Electronic structure and superconducting properties of LaNiO$_2$

TL;DR

This paper investigates the electronic structure and potential superconductivity of LaNiO₂ using advanced theoretical methods, revealing dominant correlation effects on Ni d bands and suggesting d-wave superconductivity near optimal doping.

Contribution

It provides a systematic theoretical study combining dynamical mean-field theory and density matrix embedding theory to understand nickelate superconductivity, highlighting the role of correlations and magnetic states.

Findings

Correlation effects mainly on Ni d band

d-wave superconductivity is the lowest energy state

Static magnetism is absent near optimal doping

Abstract

Motivated by recent photoemission measurements on the La$_{0.8}$Sr$_{0.2}$NiO$_2$, we carry out a systematic study of the infinite-layer nickelate using both dynamical mean-field theory and density matrix embedding theory. The renormalized electronic structure and Fermi surface of correlated La$_{0.8}$Sr$_{0.2}$NiO$_2$ are studied in an effective two-band model through the dynamical mean-field calculation. We find the correlation effects reflect mainly on the Ni $d$ band, which is consistent with the experimental findings.

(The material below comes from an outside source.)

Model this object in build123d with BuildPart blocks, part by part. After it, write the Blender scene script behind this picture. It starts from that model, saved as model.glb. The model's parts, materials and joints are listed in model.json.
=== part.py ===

We further study the ground state including magnetism and superconductivity through the density matrix embedding theory. Within the experimental doping range and rigid-band approximation, we show that the $d$-wave superconductivity is the lowest energy state, while the static magnetism is absent except very close to zero doping. These findings provide a new understanding of infinite-layer nickelate superconductivity.